• toast •
tost • Hear it!
Part of Speech: Verb, Noun
Meaning: 1. (Verb) To warm, to heat bread until it browns. 2. (Noun) A piece of bread that has been heated until it becomes browned. 3. (Noun) The act of raising a glass and drinking in someone's honor, as a toast to my wife. 4. (Noun) Someone so honored, especially a famous person currently receiving acclaim, as she is the toast of Broadway. 5. (Slang, Noun) Something doomed, a complete failure or something soon to be a complete failure.
Notes: The sense of this word has bifurcated, and the two resulting senses have moved so far apart over time that many dictionaries now list them as two separate words: a piece of bread and a celebratory drink. However, we are treating the two senses as one today because, as the Word History will show, we can still trace them back to a single source.

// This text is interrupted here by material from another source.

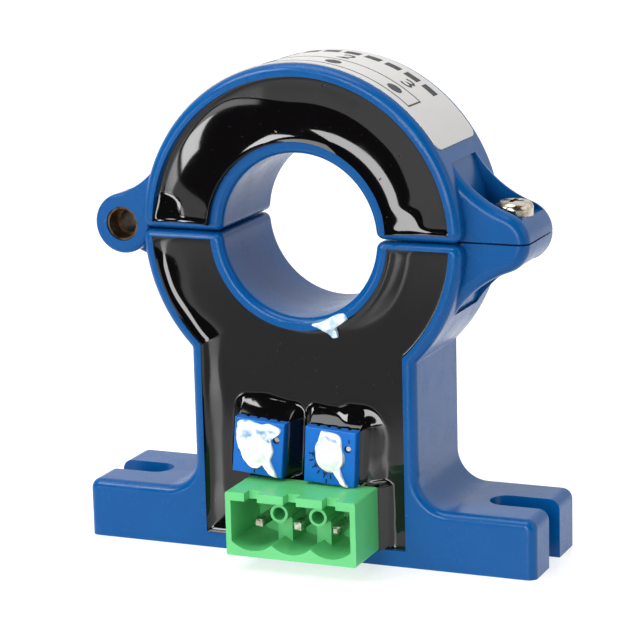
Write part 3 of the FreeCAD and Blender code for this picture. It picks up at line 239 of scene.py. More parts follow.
def cured_silicone():
    """White thread-lock sealant: opaque where thick, milky blue where it is smeared thin."""
    material, tree, where = new_material("cured_white_sealant")
    cloud = add(tree, "ShaderNodeTexNoise", {"Scale": per_metre(1.2), "Detail": 4.0},
                {"Vector": where})
    white = add(tree, "ShaderNodeMix", {"data_type": "RGBA", 6: linear("#FAFBFA"),
                                        7: linear("#E9ECEC")}, {0: cloud})
    thin = add(tree, "ShaderNodeAttribute", {"attribute_name": "thin"})
    colour = add(tree, "ShaderNodeMix", {"data_type": "RGBA", 7: linear("#3F83C2")},
                 {0: thin.outputs["Fac"], 6: white.outputs[2]})
    wrinkle = add(tree, "ShaderNodeTexNoise", {"Scale": per_metre(0.7), "Detail": 3.0},
                  {"Vector": where})
    relief = add(tree, "ShaderNodeBump", {"Strength": 0.35, "Distance": 0.07 * MM},
                 {"Height": wrinkle})
    shader = add(tree, "ShaderNodeBsdfPrincipled", {
        "IOR": 1.43, "Roughness": 0.14, "Subsurface Weight": 0.15,
        "Subsurface Radius": (0.8, 0.9, 1.0), "Subsurface Scale": 0.3 * MM},
        {"Base Color": colour.outputs[2], "Normal": relief})
    add(tree, "ShaderNodeOutputMaterial", links={"Surface": shader})
    return material


def hardened_glue():
    """Clear instant glue gone cloudy: pale grey-blue, bluer and darker where it is thin."""
    material, tree, where = new_material("hardened_glue")
    bloom = add(tree, "ShaderNodeTexNoise", {"Scale": per_metre(0.9), "Detail": 5.0},
                {"Vector": where})
    cloud = add(tree, "ShaderNodeMapRange", {"From Min": 0.4, "From Max": 0.62}, {"Value": bloom})
    white = add(tree, "ShaderNodeMix", {"data_type": "RGBA", 6: linear("#A9C6DC"),
                                        7: linear("#F2F6F7")}, {0: cloud})
    thin = add(tree, "ShaderNodeAttribute", {"attribute_name": "thin"})
    colour = add(tree, "ShaderNodeMix", {"data_type": "RGBA", 7: linear("#6D9CC6")},
                 {0: thin.outputs["Fac"], 6: white.outputs[2]})
    relief = add(tree, "ShaderNodeBump", {"Strength": 0.5, "Distance": 0.08 * MM},
                 {"Height": bloom})
    shader = add(tree, "ShaderNodeBsdfPrincipled", {"IOR": 1.46, "Roughness": 0.14},
                 {"Base Color": colour.outputs[2], "Normal": relief})
    add(tree, "ShaderNodeOutputMaterial", links={"Surface": shader})
    return material


def turned_metal(name, dark, light, roughness, mark):
    """Turned or plated metal: fine tool marks, and a dull film in patches."""
    material, tree, where = new_material(name)
    film = add(tree, "ShaderNodeTexNoise", {"Scale": per_metre(1.5), "Detail": 4.0},
               {"Vector": where})
    share = add(tree, "ShaderNodeMapRange", {"From Min": 0.4, "From Max": 0.65},
                {"Value": film})
    colour = add(tree, "ShaderNodeMix", {"data_type": "RGBA", 6: linear(light),
                                         7: linear(dark)}, {0: share})
    polish = add(tree, "ShaderNodeTexNoise", {"Scale": per_metre(0.5)}, {"Vector": where})
    gloss = add(tree, "ShaderNodeMapRange", {
        "From Min": 0.3, "From Max": 0.7, "To Min": roughness - 0.06, "To Max": roughness + 0.12},
        {"Value": polish})
    tool = add(tree, "ShaderNodeTexNoise", {"Scale": per_metre(mark)}, {"Vector": where})
    relief = add(tree, "ShaderNodeBump", {"Strength": 0.35, "Distance": 0.015 * MM},
                 {"Height": tool})
    shader = add(tree, "ShaderNodeBsdfPrincipled", {"Metallic": 1.0},
                 {"Base Color": colour.outputs[2], "Roughness": gloss, "Normal": relief})
    add(tree, "ShaderNodeOutputMaterial", links={"Surface": shader})
    return material


def polyester_label(settings):
    """Silver-grey polyester label stock: satin, with a faint roll texture."""
    material, tree, where = new_material("polyester_label")
    cloud = add(tree, "ShaderNodeTexNoise", {"Scale": per_metre(7.0)}, {"Vector": where})
    colour = add(tree, "ShaderNodeMix", {"data_type": "RGBA", 6: settings.dark_shade,
                                         7: settings.light_shade}, {0: cloud})
    roll = add(tree, "ShaderNodeTexNoise", {"Scale": per_metre(0.3)}, {"Vector": where})
    gloss = add(tree, "ShaderNodeMapRange", {
        "From Min": 0.3, "From Max": 0.7, "To Min": 0.42, "To Max": 0.55}, {"Value": roll})
    relief = add(tree, "ShaderNodeBump", {"Strength": 0.15, "Distance": 0.006 * MM},
                 {"Height": roll})
    shader = add(tree, "ShaderNodeBsdfPrincipled", {"IOR": 1.5, "Coat Weight": 0.2,
                                                    "Coat Roughness": 0.3},
                 {"Base Color": colour.outputs[2], "Roughness": gloss, "Normal": relief})
    add(tree, "ShaderNodeOutputMaterial", links={"Surface": shader})
    return material


def glass_laminate():
    """Glass-epoxy board under green solder mask, with its woven grain.

    The threads are drawn about 1.3 mm apart, coarser than they are, so that they show.
    """
    material, tree, where = new_material("glass_laminate")
    weave = add(tree, "ShaderNodeTexWave", {"Scale": per_metre(4.0)}, {"Vector": where})
    colour = add(tree, "ShaderNodeMix", {"data_type": "RGBA", 6: linear("#0B4A2B"),
                                         7: linear("#0F5A35")}, {0: weave.outputs["Fac"]})
    gloss = add(tree, "ShaderNodeMapRange", {"To Min": 0.25, "To Max": 0.4},
                {"Value": weave.outputs["Fac"]})
    relief = add(tree, "ShaderNodeBump", {"Strength": 0.2, "Distance": 0.01 * MM},
                 {"Height": weave.outputs["Fac"]})
    shader = add(tree, "ShaderNodeBsdfPrincipled", {"IOR": 1.55},
                 {"Base Color": colour.outputs[2], "Roughness": gloss, "Normal": relief})
    add(tree, "ShaderNodeOutputMaterial", links={"Surface": shader})
    return material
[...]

In Play: Let's see if we can come up with a sentence featuring both senses: "Anita Job's career is toast because she didn't toast the new president at his welcoming party." Apparently, Anita didn't think the president was the toast of the party.
Word History: The senses of today's Good Word are represented in chronological order in the Meaning above. The verb comes from Middle English tosten borrowed from Old French toster. French inherited its version from Vulgar (Street) Latin tostare, a variant of Latin torrere "to parch, burn", whose stem we see in another word borrowed from Latin, torrid. The semantic trail can easily be followed. It all began in Proto-Indo-European ters-/tors- "dry" (which also gave us English thirst). From "to dry" to "toast" is easy to see. But how did we get from bread to a celebratory drink? In years gone by, the "toast" of the table was a lady who was the cynosure of the party. It was the custom back then in England to raise a special glass with a piece of spiced toast in the wine to her. Thus a special drink became a "toast". (May we all drink a toast to Cathy Goralski for submitting a Good Word with such an interesting history.)